-- BEGIN Provided data --

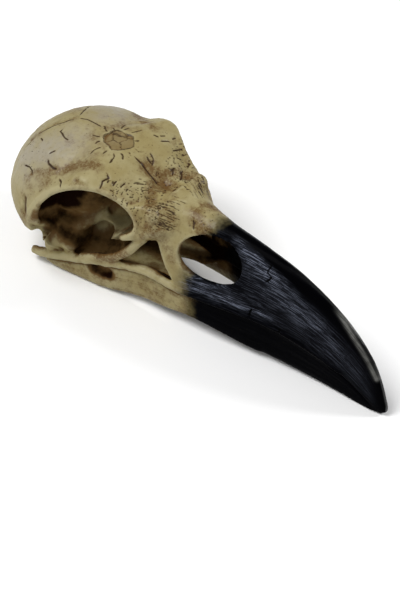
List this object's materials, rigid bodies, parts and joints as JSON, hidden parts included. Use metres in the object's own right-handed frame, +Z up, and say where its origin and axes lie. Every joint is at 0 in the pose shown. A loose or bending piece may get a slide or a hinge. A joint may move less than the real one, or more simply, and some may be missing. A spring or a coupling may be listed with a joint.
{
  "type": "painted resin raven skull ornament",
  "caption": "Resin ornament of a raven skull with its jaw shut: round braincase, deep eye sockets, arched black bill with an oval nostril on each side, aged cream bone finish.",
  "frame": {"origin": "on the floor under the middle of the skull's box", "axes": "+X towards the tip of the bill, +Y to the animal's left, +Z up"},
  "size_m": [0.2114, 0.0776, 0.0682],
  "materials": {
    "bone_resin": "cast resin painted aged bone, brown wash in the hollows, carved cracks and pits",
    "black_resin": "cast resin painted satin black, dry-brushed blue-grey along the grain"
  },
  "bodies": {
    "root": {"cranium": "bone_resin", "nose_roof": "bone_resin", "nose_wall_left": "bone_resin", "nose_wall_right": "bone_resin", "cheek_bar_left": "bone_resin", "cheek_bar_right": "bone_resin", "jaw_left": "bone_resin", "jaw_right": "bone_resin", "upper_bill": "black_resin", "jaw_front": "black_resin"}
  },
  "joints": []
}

-- END Provided data --

### [Exercise details]
Please output the entire listing exactly as it stands.

### [Reply]
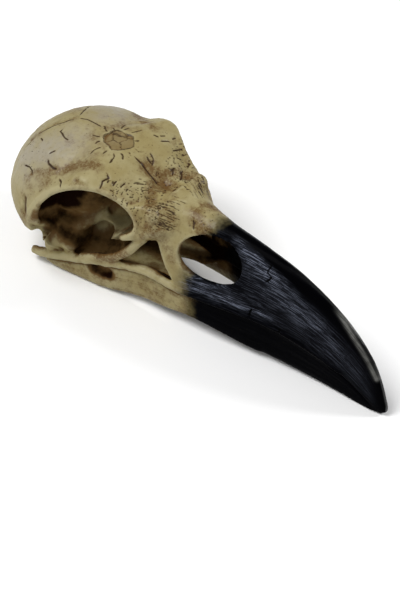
List this object's materials, rigid bodies, parts and joints as JSON, hidden parts included. Use metres in the object's own right-handed frame, +Z up, and say where its origin and axes lie. Every joint is at 0 in the pose shown. A loose or bending piece may get a slide or a hinge. A joint may move less than the real one, or more simply, and some may be missing. A spring or a coupling may be listed with a joint.
{
  "type": "painted resin raven skull ornament",
  "caption": "Resin ornament of a raven skull with its jaw shut: round braincase, deep eye sockets, arched black bill with an oval nostril on each side, aged cream bone finish.",
  "frame": {"origin": "on the floor under the middle of the skull's box", "axes": "+X towards the tip of the bill, +Y to the animal's left, +Z up"},
  "size_m": [0.2114, 0.0776, 0.0682],
  "materials": {
    "bone_resin": "cast resin painted aged bone, brown wash in the hollows, carved cracks and pits",
    "black_resin": "cast resin painted satin black, dry-brushed blue-grey along the grain"
  },
  "bodies": {
    "root": {"cranium": "bone_resin", "nose_roof": "bone_resin", "nose_wall_left": "bone_resin", "nose_wall_right": "bone_resin", "cheek_bar_left": "bone_resin", "cheek_bar_right": "bone_resin", "jaw_left": "bone_resin", "jaw_right": "bone_resin", "upper_bill": "black_resin", "jaw_front": "black_resin"}
  },
  "joints": []
}